The 3 Best Breakfasts to Fuel Your Walk to School

You’ve probably heard it 100 times, but breakfast really is the most important meal of the day, especially for little bodies that are growing and developing. Children’s breakfasts should contain a good balance of complex carbohydrates, protein, fibre and healthy fats. A combination of these food groups will boost physical and mental development, maintain healthy blood sugar levels and help children to feel fuller for longer.

When it comes to breakfast, it’s important to keep things varied so that children remain interested and their bodies get lots of variety. Why not let your child choose their own breakfast using food from these foodgroups? This is a great way to teach them about a balanced diet and to wake them up in the morning, preparing them for their walk to school and day ahead

1 | Eggs on Toast

Eggs are a cheap source of protein, which keep kids (and adults) feeling fuller for longer. They also have high choline levels, which boost children’s brains, ready for a productive day at school. When it comes to cooking your eggs, try to boil or poach, as frying or scrambling can add excess fat.

When it comes to choosing bread for your toast, remember to opt for wholegrains over processed (white) grains.  Wholegrain foods contain every part of the grain, whereas producing white bread involves removing the bran, which is where most of the grain’s nutrition is stored. Wholegrain bread is also a low-GI food, meaning it releases sugar slowly, helping to fuel children for their walk and beyond!

2 | Porridge

Porridge oats are a great complex carbohydrate, which release energy slowly, just like wholegrain bread. They also have tons of other benefits, including high levels of antioxidants and helping to reduce blood pressure. You can add whatever you like to your bowl to boost nutrition. Linseeds and flaxseeds, for example, offer great fats, while chia seeds are high in fibre, helping to keep children’s bowels nice and healthy.

Remember, children need a protein-rich breakfast to fuel their walk and keep them feeling full at school. Therefore, try to make your porridge using milk rather than water. If your child is lactose-intolerant or vegan, why not try unsweetened soy milk? This contains far less sugar than cow’s milk, but nearly just as much protein!

3 | The Right Cereal

Supermarkets are full of colourful cereal boxes, but you need to watch what you buy. One bowl of certain cereals could lead to children consuming half their recommended daily sugar allowance before even getting to school! This could mean they experience a “sugar crash” during or shortly after their walk. Always check the labels before buying boxed cereal and opt for ones that are lower in sugar. Check these regularly, as brands often change their ingredients and add sugar.

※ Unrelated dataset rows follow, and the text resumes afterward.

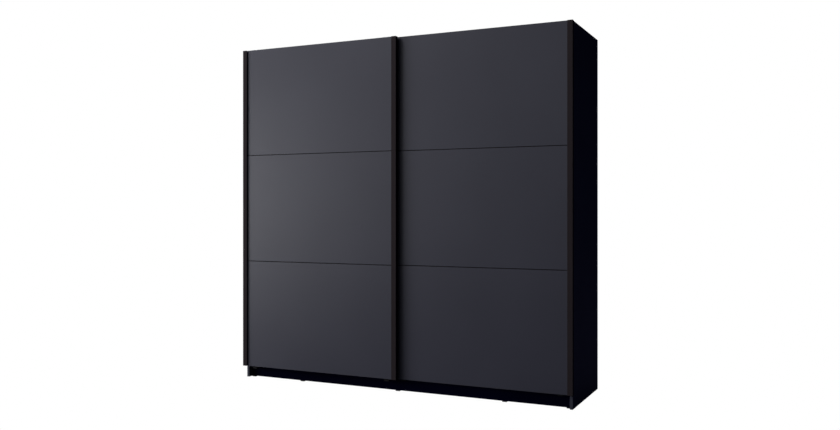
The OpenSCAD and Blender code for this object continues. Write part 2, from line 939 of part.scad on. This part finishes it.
guide_shoes(RIGHT);  // right_door_guide_shoes
door_screws(RIGHT);  // right_door_screws
roller(LEFT, 0);  // left_door_roller_left
roller(LEFT, 1);  // left_door_roller_right
roller(RIGHT, 0);  // right_door_roller_left
roller(RIGHT, 1);  // right_door_roller_right
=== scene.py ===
import math

import bmesh
import bpy
from mathutils import Matrix, Vector


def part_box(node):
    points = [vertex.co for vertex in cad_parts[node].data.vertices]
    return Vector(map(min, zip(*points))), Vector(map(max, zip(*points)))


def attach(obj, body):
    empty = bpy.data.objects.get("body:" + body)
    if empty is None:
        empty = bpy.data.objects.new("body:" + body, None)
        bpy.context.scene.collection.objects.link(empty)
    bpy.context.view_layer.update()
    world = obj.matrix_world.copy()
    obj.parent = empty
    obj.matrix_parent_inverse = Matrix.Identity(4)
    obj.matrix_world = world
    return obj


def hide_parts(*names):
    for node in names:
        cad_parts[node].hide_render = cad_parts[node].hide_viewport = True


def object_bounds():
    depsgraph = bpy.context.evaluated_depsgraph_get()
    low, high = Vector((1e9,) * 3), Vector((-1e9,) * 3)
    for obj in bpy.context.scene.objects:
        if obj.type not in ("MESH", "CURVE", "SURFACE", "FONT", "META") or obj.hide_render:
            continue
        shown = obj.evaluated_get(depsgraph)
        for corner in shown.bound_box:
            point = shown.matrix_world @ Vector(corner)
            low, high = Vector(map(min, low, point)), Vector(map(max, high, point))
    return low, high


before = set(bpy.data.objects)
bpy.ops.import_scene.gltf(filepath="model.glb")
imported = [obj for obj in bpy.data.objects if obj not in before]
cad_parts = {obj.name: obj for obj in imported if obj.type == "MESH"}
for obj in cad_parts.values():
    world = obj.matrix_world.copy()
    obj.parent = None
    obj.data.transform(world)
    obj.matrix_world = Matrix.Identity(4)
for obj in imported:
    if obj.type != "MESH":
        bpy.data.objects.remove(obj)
cad_low, cad_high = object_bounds()
scene = bpy.context.scene
side_low, side_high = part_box("right_side")

# ---- Camera ----
# It stands to the right of the wardrobe at chest height and looks level, so that the upright
# edges of the boards stay upright. All sizes here are in metres, in the wardrobe's own frame.
SENSOR_WIDTH = 36.0
FOCAL_LENGTH = 35.67
QUARTER_TURN = math.radians(90)
CAMERA_TURN = math.radians(25.045)
CAMERA_PAST_SIDE = 1.1532
CAMERA_HEIGHT = 1.0764
CAMERA_DISTANCE = 4.4123
LENS_SHIFT = -0.00505

camera_data = bpy.data.cameras.new("camera")
camera_data.sensor_width = SENSOR_WIDTH
camera_data.lens = FOCAL_LENGTH
camera_data.shift_y = LENS_SHIFT
camera = bpy.data.objects.new("camera", camera_data)
camera.location = (side_high.x + CAMERA_PAST_SIDE, side_low.y - CAMERA_DISTANCE, CAMERA_HEIGHT)
camera.rotation_euler = (QUARTER_TURN, 0, CAMERA_TURN)
scene.collection.objects.link(camera)
scene.camera = camera

# ---- Lights, background and floor ----
# A large soft box far to the left gives the doors their slow fade towards the right, a second
# one lies in the doors' gloss, and a third hangs above. Two more reach the back and the right
# side. The room is white to the eye, but lights the piece only from its front left.
scene.view_settings.view_transform = "Standard"


def soft_box(name, place, target, size, watts, colour=(1, 1, 1)):
    """A square soft box at a place, turned to a target."""
    data = bpy.data.lights.new(name, "AREA")
    data.shape = "SQUARE"
    data.size = size
    data.energy = watts
    data.color = colour
    lamp = bpy.data.objects.new(name, data)
    lamp.location = place
    aim = Vector(target) - Vector(place)
    lamp.rotation_euler = aim.to_track_quat("-Z", "Y").to_euler()
    scene.collection.objects.link(lamp)


LEFT_DOOR_MIDDLE = (-0.5, 0, 1.1)
COOL_BLUE = (0.38, 0.42, 1.0)
soft_box("left_light", (-6.0, -3.0, 1.2), LEFT_DOOR_MIDDLE, size=2.5, watts=260)
soft_box("gloss_light", (-5.4, -5.6, 1.2), LEFT_DOOR_MIDDLE, size=3.0, watts=76)
soft_box("top_light", (-2.2, -2.6, 4.4), (0, 0, 1.1), size=1.2, watts=67)
soft_box("rear_light", (-3.4, 4.2, 3.0), (-0.2, 0.3, 1.1), size=2.4, watts=330)
soft_box("right_light", (4.5, -0.6, 0.5), (1.0, 0.1, 0.6), size=1.2, watts=7, colour=COOL_BLUE)

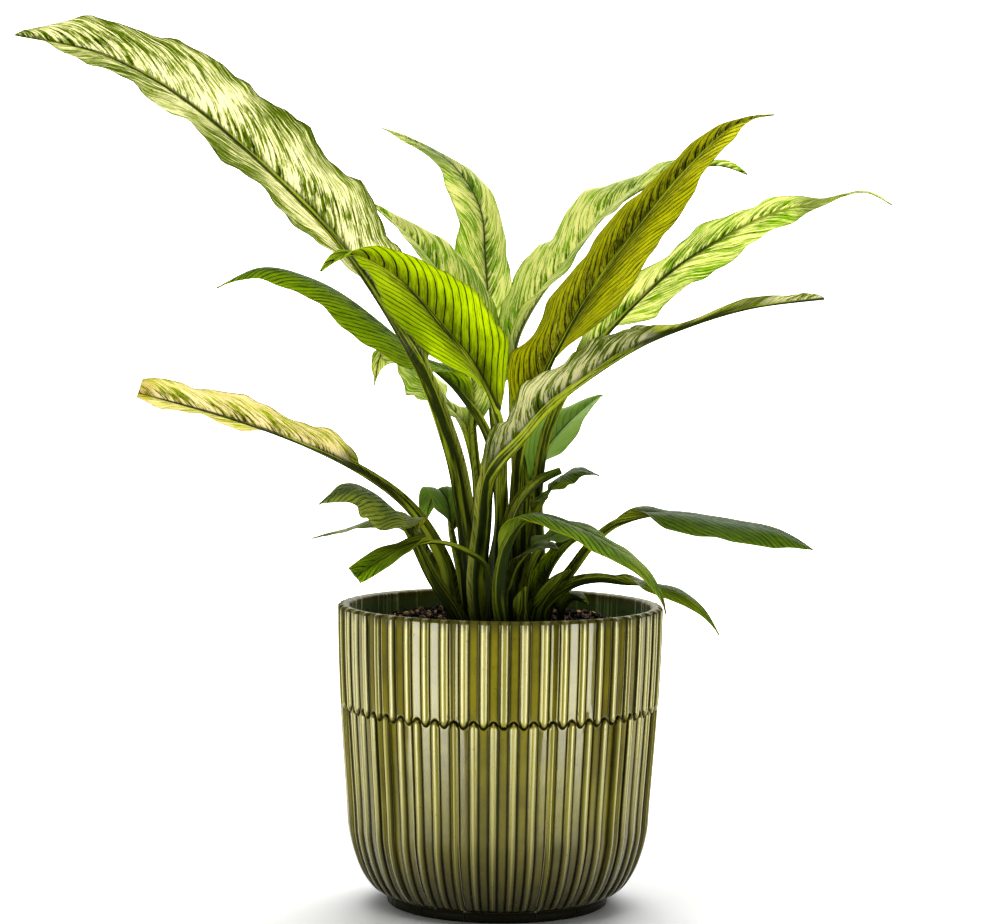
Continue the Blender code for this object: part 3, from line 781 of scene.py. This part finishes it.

Looking for a fun family activity? Why not make your own muesli or granola at home? That way, you can swap the high refined sugar for healthy nuts and seeds, which are sources of good fats. You can also bind everything together using unrefined and natural sugar, such as honey. Then, try serving your homemade cereal with Greek yoghurt, which is higher in protein than many other yoghurts and contains probiotics to keep children’s guts healthy.

Washing Everything Down

Fresh juice is a great way to get children to consume vitamin C and fibre; however, be sure to limit fruit juice consumption to 150 ml. Little bodies can’t process any more sugar than that at once!

Also remember that children should drink one to two litres of water a day, especially if you plan to walk to school in the heat. Encourage kids to drink a glass with breakfast and pack a cold bottle in their bag for the walk.